Except for the Open Mic sign-up sheet. Few writers actually came to Spoken Word night to hear each other's poems. Are you nuts? They were there to read their own stuff. Okay, I admit that this may be overly cynical, and that some were there to support their friends and maybe even learn something. However, the dark energy swirling around the sign-up sheet suggested that something rather more self-interested was going on. The sign-up sheet did not appear at once, but when it did, there was a shift in the room like iron filings feeling the pull of a magnet. Whoosh! Anxious, sweating, eager bodies--mostly male--all jostling around the ticketseller's table, all waiting for the chance to write their names down.

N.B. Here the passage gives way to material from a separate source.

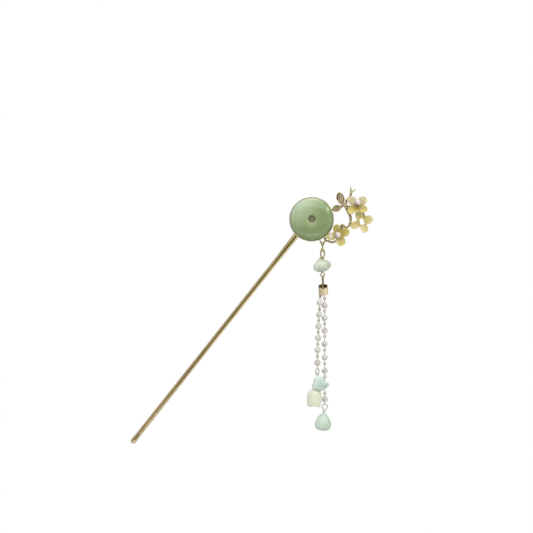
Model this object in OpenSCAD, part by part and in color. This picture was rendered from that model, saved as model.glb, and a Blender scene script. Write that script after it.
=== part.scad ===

Then, name written down, the writer could relax and sit down. Maybe even order a beer, if he had that kind of (i.e. any) money. If he suddenly didn't feel his work was "right", he might start writing a riff, right there and then, during the featured performance. In hindsight, I should have been learning from the featured performers, not just passively listening to them. But at least I never said, when I got to the microphone, "Okay, so I wrote this while I was listening to Martin there." It's amazing how many people said this with pride, as if we would all admire them for the freshness of the piece, the total possession of their concentration by the Muse, the newness and nowness of it all, ya dig?
The lust for the sign-up sheet was something I understood, even as I resented the jostle and crush. Reading my stories and hearing the silence and then the laughs and then the palpable expectation of more laughs was addictive. It was awesome. It was the best. Twice I was a featured writer myself (thank you, Clara Blackwood), and being asked to feature felt better than being published. (When I sold my first freelance piece, I felt really weird. When I sold the second, I got stomach pains so bad, I thought I had appendicitis.) I didn't want the money--I had a well-paying day job--as much as I wanted the audience.
So one day I found myself just as jostling, anxious, sweaty,and eager as the most self-deluded Charles Bukowski wannabe, totally consumed by lust for the sign-in sheet. I forget if I got to write my name down in time or not, but I felt awful either way: icky, dirty, carnal. I didn't want to be that kind of writer. So I quit going to Spoken Word. As far as I could tell, 45% of what I heard there was okay, 50% was total crap ("Okay, so I wrote this while I was listening to Meagan there..."), and only 5% was worth the hour-long bus ride from Hamilton. And 1% of that 5% was the sound of my own voice.
Now I'm sorry I quit. What I didn't understand then was that the audience was giving me something much more than a rush: they were giving me feedback. And in return I was giving them value for the entry fee. Lusting after the sign-in sheet didn't make a writer a jerk. What made a writer a jerk was boring the leg hair off the audience with ill-prepared stuff he had tossed off while ignoring somebody else.
What I also didn't understand then was that the guys all wanted to be Charles Bukowski for a reason, and so I should have been reading Charles Bukowski to find out why. I am talking fifteen years ago, and I STILL haven't read a Charles Bukowski poem.
So here is a link to a Charles Bukowski poem I found after I was listening to myself there, and interrupted to ask why on God's green earth I never bothered to ask any of the poets what poems they recommended. And, as luck would have it, Bukowski's "So You Want to Be a Writer" is pertinent to this discussion. For one thing, it is about being a writer, and for another it explains why I had to listen to so much crap.
What Bukowski counsels sounds reasonable to me, but he forgot to mention editing. Just because it comes roaring out of you doesn't mean that it's wonderful and everyone will love it. Sometimes you have to go back, put in the commas, correct the spelling and take out half the words.
But otherwise, yeah. Sort of. A girl in Poland asked me how to become a writer. I asked her if she was writing already. She said no. I told her either to write or not to write and forget about becoming a writer. A writer is someone who writes as long as he has something to write with and on. He does it because he would go nuts if he didn't, or because he really wants to. Because it's fun. Because not doing it is weird and uncomfortable, like skipping Mass on Sunday.
Sometimes I write to kill pain. If that girl with the voice that could cut lead pipe and never stops talking gets on, I search my bag in agony for a pen or a pencil. Heck, I'd use an eyeliner if I could get it sharp enough to write easily. Then I search again for a notebook, a novel, a supermarket receipt. And then I start writing. Anything to get in the zone and block out that girl. Jings crivens, she tears the will to live out of you. And she's an actress, she lives at the community college at the end of the route.